Dominance and Submission
Dominance and submission (often abbreviated as D/s) focus on the consensual exchange of power and control between partners. One person (the Dominant) assumes control, while the other (the submissive) willingly cedes control. This dynamic can be present in specific scenes or extend into daily life, depending on the agreement between partners. D/s relationships are built on trust, communication, and mutual respect.
Submission does not equate to weakness; instead, it is an active choice to give control to another. Similarly, dominance is not about coercion or manipulation, but about taking responsibility for the well-being and experience of the submissive partner. These roles may be expressed through verbal commands, rituals, or ongoing protocols that reinforce the power dynamic.
Sadism and Masochism
Sadism and masochism refer to deriving pleasure from giving or receiving pain, respectively. Sadists enjoy inflicting controlled pain or discomfort, while masochists enjoy experiencing these sensations. The types of pain involved can range from mild to intense, and may include spanking, flogging, wax play, or other activities that produce physical sensation. For many, the experience of pain is intertwined with psychological arousal, emotional release, or a sense of catharsis.
Consent and negotiation are crucial in sadomasochistic play. Participants discuss boundaries, limits, and safewords before engaging in activities, ensuring that everyone involved feels safe and respected. Aftercare—checking in and caring for each other after a scene—is also an important part of these experiences.
Consent, Communication, and Safety
Central to all aspects of BDSM is the principle of informed, enthusiastic, and ongoing consent. Unlike stereotypes or misconceptions, BDSM is not about abuse, coercion, or non-consensual harm. Participants openly communicate their desires, limits, and expectations before engaging in any activity. Negotiation may include discussions about physical and emotional boundaries, triggers, health considerations, and aftercare needs.

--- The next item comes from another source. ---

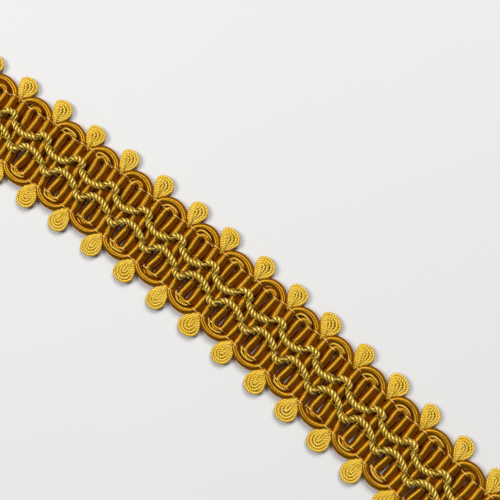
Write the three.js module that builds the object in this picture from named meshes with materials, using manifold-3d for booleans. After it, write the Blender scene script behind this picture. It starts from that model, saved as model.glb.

Many in the BDSM community follow the frameworks of “Safe, Sane, and Consensual” (SSC) or “Risk-Aware Consensual Kink” (RACK). These principles emphasize the importance of minimizing risk, respecting personal limits, and ensuring that all activities are entered into with full awareness and agreement. Safewords—pre-agreed words or signals that immediately pause or stop a scene—are commonly used to provide a clear way to communicate discomfort or the need to stop.
BDSM Roles and Dynamics
Within BDSM, participants may identify with specific roles, such as Dominant, submissive, switch (someone who enjoys both roles), Master, slave, Top, or Bottom. These roles help define the structure of a scene or relationship, but they are not fixed and can evolve over time. Some people enjoy exploring different roles, while others find fulfillment in a particular dynamic.
BDSM dynamics can be limited to specific scenes or extend into ongoing relationships. Some may choose to incorporate protocols, rituals, or contracts that outline expectations, responsibilities, and boundaries. Others may engage in casual play without a formal structure. The diversity of expression within BDSM allows individuals and partners to find what works best for them.
Misconceptions and Reality
BDSM is often misunderstood due to its portrayal in media or through stereotypes. It is not inherently violent, non-consensual, or abusive. Healthy BDSM is built on trust, negotiation, and mutual respect, with a strong emphasis on the physical and emotional safety of all participants. While some practices may involve intense sensations or power dynamics, these are always based on prior consent and clear communication.
People from all walks of life participate in BDSM, and there is no single “type” of person who enjoys these activities. For some, BDSM is a form of sexual expression; for others, it may be about connection, exploration, or self-discovery. The motivations and interests within BDSM are as varied as the people who practice it.
Exploring BDSM Responsibly
For those interested in exploring BDSM, education and preparation are essential. Learning about different practices, understanding the importance of consent, and developing communication skills are foundational. Many resources are available, including books, online guides, workshops, and communities dedicated to safe and ethical BDSM practices.
Start by discussing interests and boundaries with potential partners, and consider starting with lighter activities before exploring more intense dynamics. Using safe equipment, establishing safewords, and planning for aftercare all contribute to a positive experience. Respect for oneself and one’s partners is at the core of ethical BDSM.
BDSM encompasses a wide range of consensual practices that prioritize trust, communication, and mutual satisfaction. The meaning of BDSM extends far beyond its acronym, encompassing personal empowerment, exploration, and connection within a safe and agreed-upon framework.